Christopher Buck Robertson, a contributor to a white-nationalist journal, represents his group, the 'Cascade Legion.' Photo by David Neiwert.

Nonetheless, white nationalists continued to circulate around his event even on Saturday, though not making their presence openly announced. A number of “Proud Boys” – a movement connected originally with the alt-right and a number of white nationalists, but whose leaders have been claiming they are not racist – circulated in the crowd with their signature black polo shirts and “Make America Great Again” ballcaps.

Christopher Buck Robertson, a defender of white nationalism who has written for the alt-right publication Counter Currents, was present in the crowd. Robertson was promoting his far-right “Cascade Legion” to reporters and fellow rally-goers, and was flanked by a number of his lieutenants and footsoldiers.


A group of flag-masked alt-righters cluster menacingly atop a public-art piece outside the barriers. They were not attacked. Photo by David Neiwert.

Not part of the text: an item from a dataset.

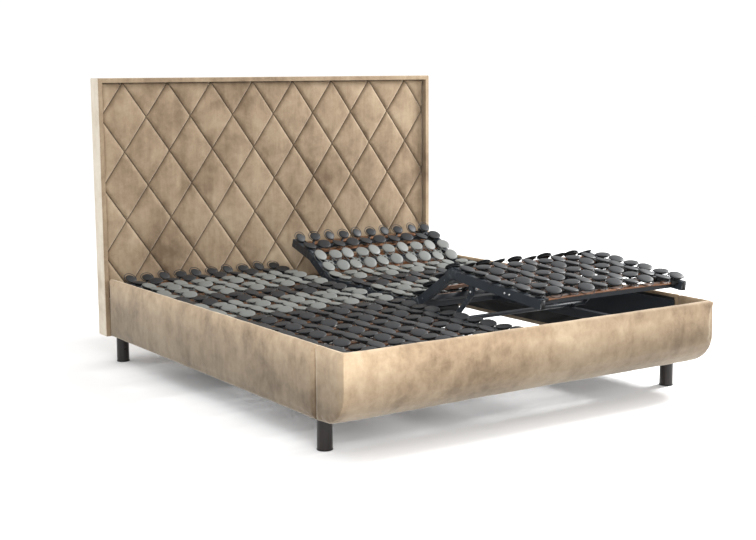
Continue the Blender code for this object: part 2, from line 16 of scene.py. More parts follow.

Members of the “Cascade Legion” also made their way out to the crowd of counter-protesters, where they appeared to be hoping for violence, though relatively few fights wound up breaking out; most of those arrested were counter-protesters. An attached group of alt-right “defenders” donned American-flag face masks, and some carried flags on their shoulders that eventually got stripped away by the crowd.

Nonetheless, at the end of the day, despite all the mutual menacing, there was little violence, and the crowd, such as it was, eventually dispersed as Gibson and his cohort packed up and headed home to Portland.